Some minutes later Helen arrived, still wearing her towel ensemble, carrying the freshly unpacked VAX and a bunch of plastic accessories which didn't appear to be of any use unless you wanted to remove water from strangely shaped orifices. After fumbling with the VAX for a further few minutes, and getting nowhere particularly helpful, I decided it was much more urgent to relieve the pressure on my aching arm by turning off the shower water supply taps, located at the far end of the loft. As I knew exactly where the supply taps were, it was decided that I should dash up to the loft and turn them off. Clearly this meant Helen would have to put her hand over the hole to prevent water cascading out and joining the other zillion gallons that had already gurgled off somewhere under the floorboards. Somewhat optimistically, we attempted a choreographed removal of my hand, followed seamlessly by Helen plugging the hole with hers. The first part went really well as I removed my hand, exactly as planned. That's when things went downhill somewhat. It wasn't so much that Helen didn't shove her hand over the hole immediately, but the half second delay allowed the full force of the water to burst forth, soaking us both before joining the river we'd already created. Helen bravely struggled against the water, but it continued to spray in all directions between the fingers of her small and dainty hand. Fortunately I observed her lack of success before I dashed up to the loft so I removed her hand (followed by another torrent) and shoved mine back where it had been previously. At this point I was getting physically exhausted from pressing against the force of the water so requested (ok, ordered) Helen to get into the loft and turn off the effing water! "I just need to get dressed first" she shouted, to which I suggested that wandering downstairs whilst I waited for her to dry her hair, find something to wear then wander back up again was probably going to take a tad too long. In response to my calm and reasonable questioning, she marched out of the ensuite in her towels, which were by now looking slightly less mystical, and attempted to get into the loft.
The first thing you should know about the loft, is that the hatch and ladder were put in by me. This means I am fully conversant with its little foibles.

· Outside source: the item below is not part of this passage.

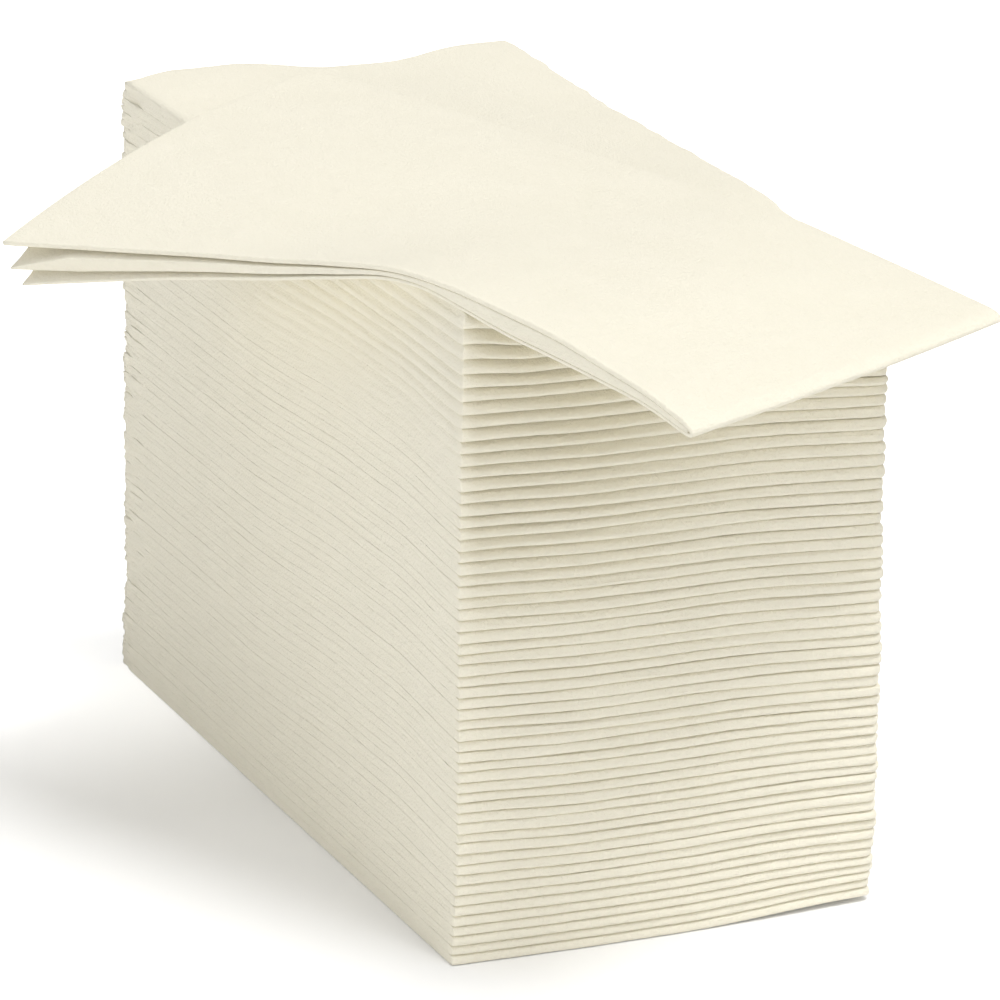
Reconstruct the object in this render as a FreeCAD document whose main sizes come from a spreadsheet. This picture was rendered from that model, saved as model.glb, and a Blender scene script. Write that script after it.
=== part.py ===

Helen unfortunately isn't au fait with the ladder that drops down and tries to smash you in the head when you open the hatch, nor the latch mechanism that stabs you in the back when you're climbing the ladder, if you don't put it in exactly the right position. As such, by the time she'd managed to get into the loft, she'd barely escaped from being rendered unconscious by the ladder, but had been gouged in the back by the latch, which also removed the towel covering her modesty. The twirly whirly turban towel still remained intact on her head though! After a small amount of naked stomping around Helen yelled something unintelligible down to me in the ensuite. "What?!" I yelled "I'VE TURNED THE WATER OFF! she bellowed. Still not really hearing her, I shouted back "TURN THE EFFING WATER OFF!!" Her next reply I did hear. "I'VE TURNED THE EFFING WATER OFF. STOP SHOUTING AT ME BECAUSE I CAN'T HEAR YOU. I'VE GOT A TOWEL ON MY HEAD!!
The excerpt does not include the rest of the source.